Right, but my question was whether there was any benefit to making the
Makefile rules generic to make building PGO binaries easier for people who
do want to do a custom profile and it sounds like it isn't worth the effort.
So I'm with Guido where I'm happy to see the build rules added/updated to
use regrtest for a PGO build but have it be an opt-in flag and not on by
default (at least for now).
-Brett
Alecsandru
From: Brett Cannon [mailto:brett at python.org]
Sent: Saturday, August 22, 2015 7:25 PM
To: guido at python.org; Patrascu, Alecsandru
Cc: python-dev at python.org
Subject: Re: [Python-Dev] Profile Guided Optimization active by-default
On Sat, Aug 22, 2015, 09:17 Guido van Rossum <guido at python.org> wrote:
How about we first add a new Makefile target that enables PGO, without
turning it on by default? Then later we can enable it by default.
I agree. Updating the Makefile so it's easier to use PGO is great, but we
should do a release with it as opt-in and go from there.
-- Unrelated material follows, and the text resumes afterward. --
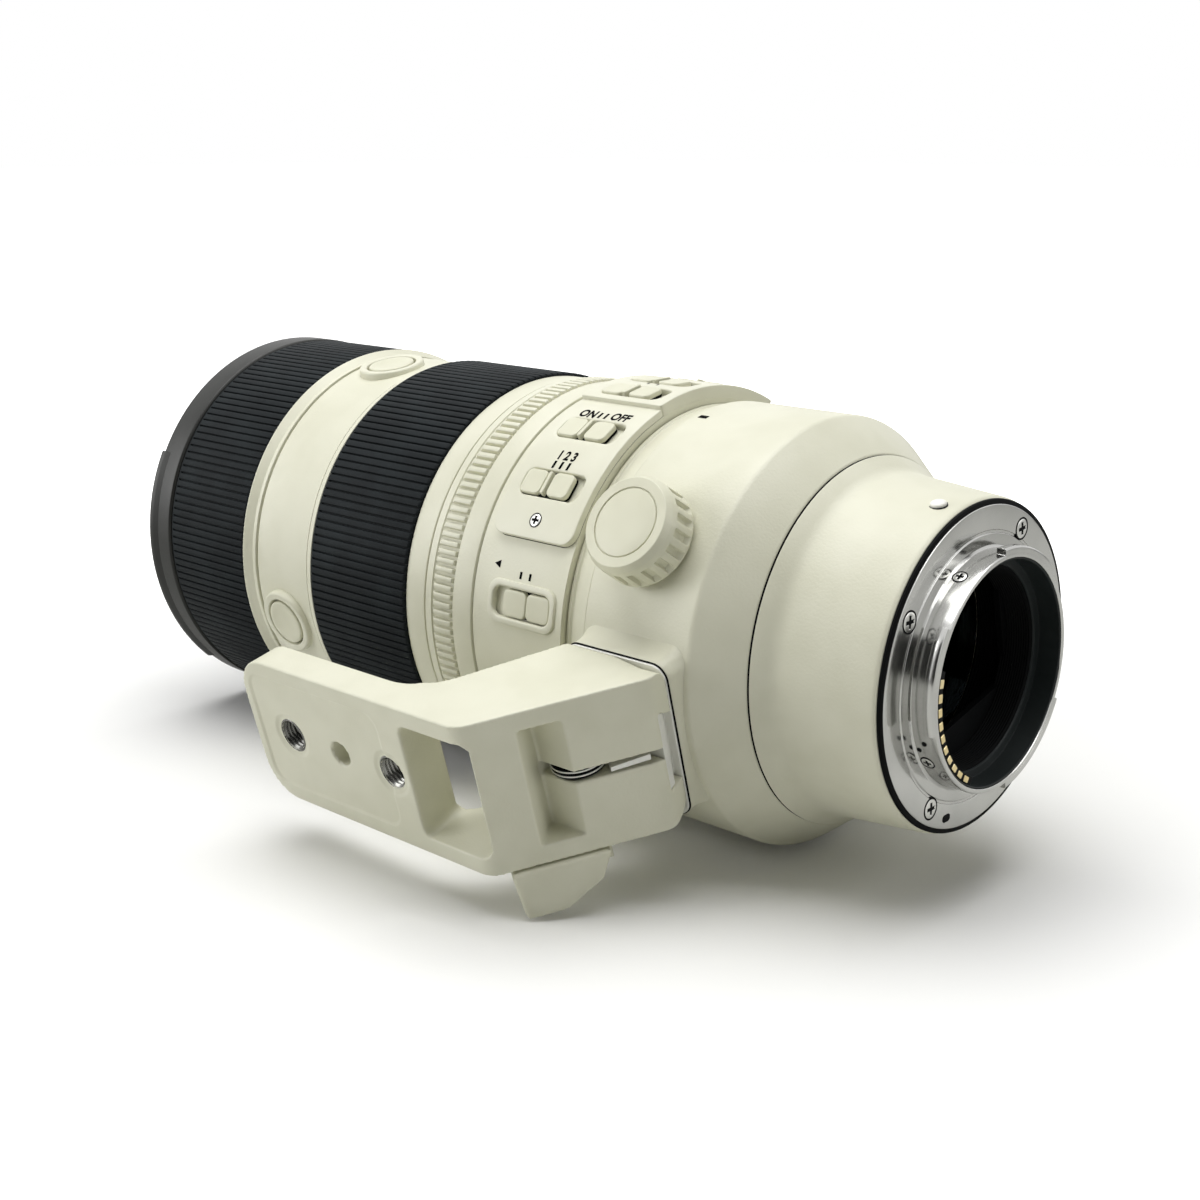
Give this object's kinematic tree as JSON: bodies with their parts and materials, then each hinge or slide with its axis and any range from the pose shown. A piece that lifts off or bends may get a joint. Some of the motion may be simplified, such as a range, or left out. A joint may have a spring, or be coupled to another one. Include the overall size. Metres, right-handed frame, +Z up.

Also, I have my doubts about regrtest. How sure are we that it represents a
typical Python load? Tests are often using a different mix of operations
than production code.
That was also my question. You said that "it provides the best performance
improvement", but compared to what; what else was tried? And what
difference does it make to e.g. a Django app that is trained on their own
simulated workload compared to using regrtest? IOW is regrtest displaying
the best across-the-board performance because it stresses the largest swath
of Python and thus catches generic patterns in the code but individuals
could get better performance with a simulated workload?
-Brett
On Sat, Aug 22, 2015 at 7:46 AM, Patrascu, Alecsandru <
alecsandru.patrascu at intel.com> wrote:
Hi All,
This is Alecsandru from Server Scripting Languages Optimization team at
Intel Corporation.
I would like to submit a request to turn-on Profile Guided Optimization or
PGO as the default build option for Python (both 2.7 and 3.6), given its
performance benefits on a wide variety of workloads and hardware. For
instance, as shown from attached sample performance results from the Grand
Unified Python Benchmark, >20% speed up was observed. In addition, we are
seeing 2-9% performance boost from OpenStack/Swift where more than 60% of
the codes are in Python 2.7. Our analysis indicates the performance gain
was mainly due to reduction of icache misses and CPU front-end stalls.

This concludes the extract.